Al Shabaab have denied responsibility for the Kenyan kidnappings, saying Nairobi was using them as a pretext for its military campaign.

Kenya has in the past initiated brief cross-border incursions, but the latest operation is on a much larger scale raising fears the country could be dragged into the anarchic Horn of Africa's two-decade-civil war.

The Islamist militants have proven capable of launching large-scale suicide attacks within Somalia and outside and have warned they would bring the "flames of war" into Kenya.

Earlier this month, a suicide truck bombing claimed by the militants killed more than 70 people when it exploded outside a compound housing government ministries in Somalia's capital Mogadishu.

The militants have also claimed responsibility for a bomb attack in the Ugandan capital, Kampala, which killed 79 people last year.

That strike, the militants' first on foreign soil, was in revenge for Uganda's contribution to the 9,000-strong AU peacekeeping force which is supporting Somalia's Western-backed government troops in ousting the rebels out of Mogadishu.

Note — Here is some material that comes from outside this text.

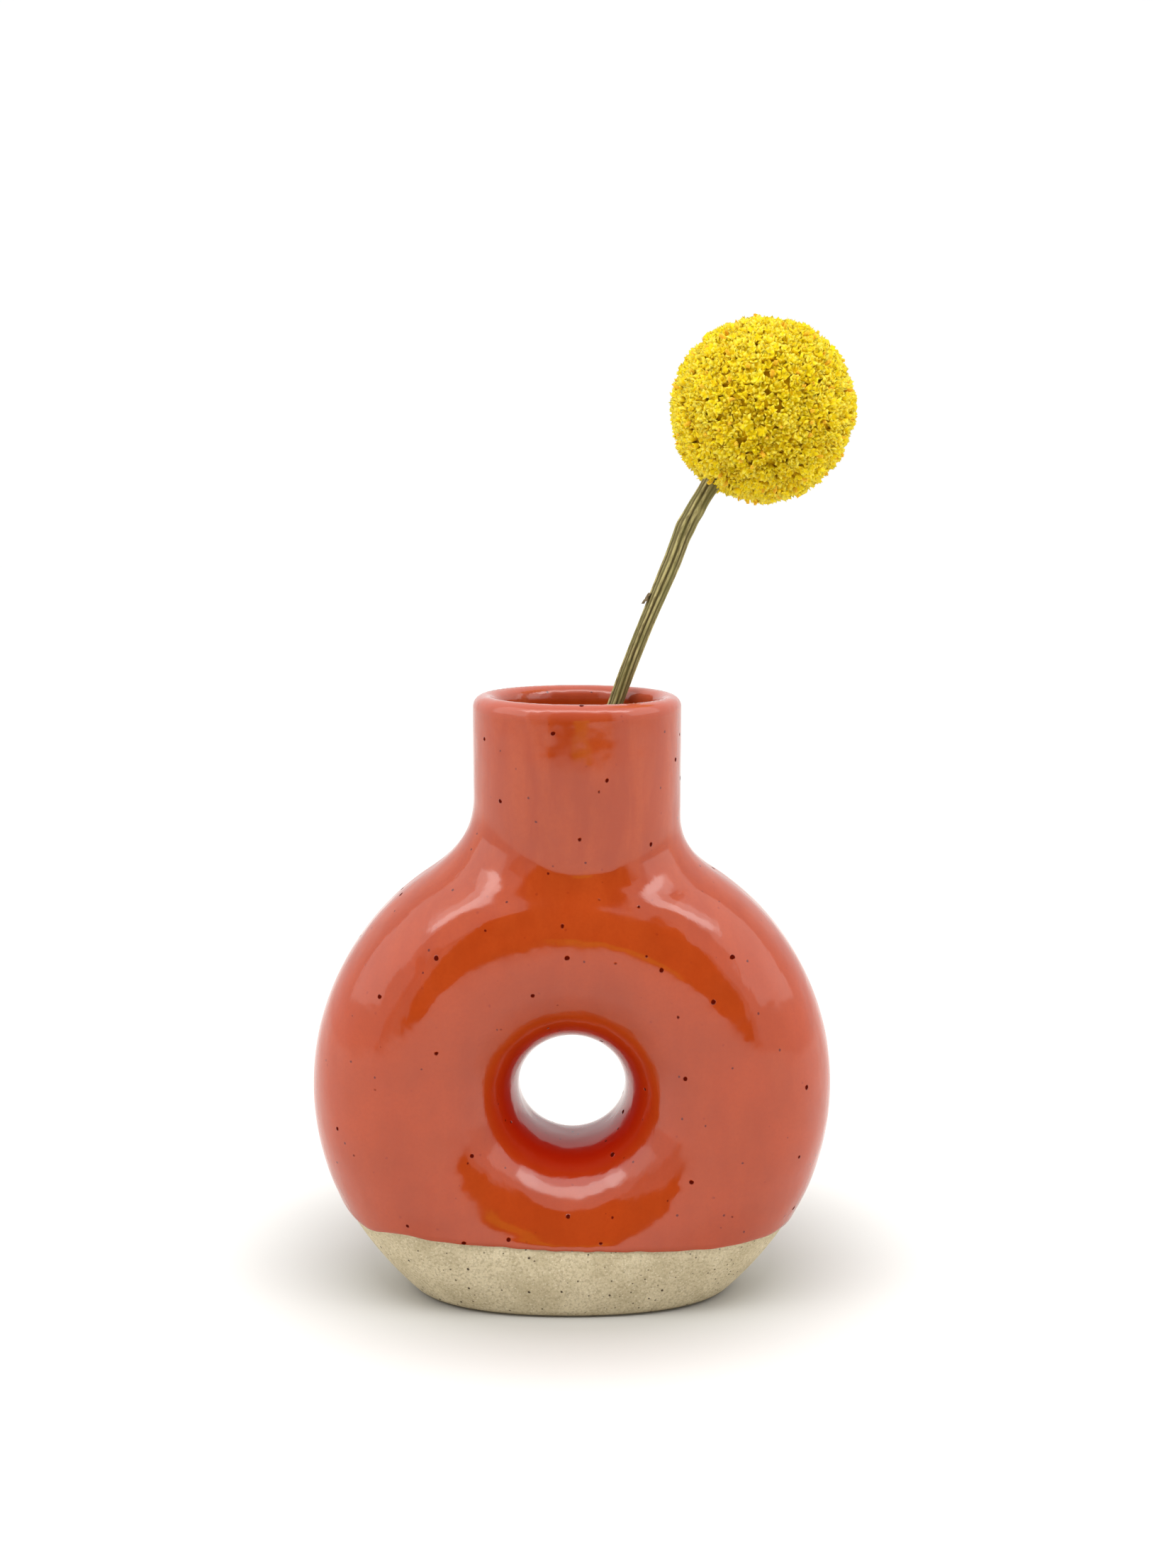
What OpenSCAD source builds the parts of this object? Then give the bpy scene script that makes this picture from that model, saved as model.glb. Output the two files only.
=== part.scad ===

Nairobi is home to a large Somali community and last week security forces arrested two doctors for being members of al Shabaab. The militants also said three of their clerics had been arrested in Kenya, one of whom is on a UN sanctions list for recruiting new members and soliciting funds for the rebels.

Al Qaeda struck east Africa in 1998, killing hundreds of people, mostly Africans, in suicide bombing of US embassies in Kenya and Tanzania.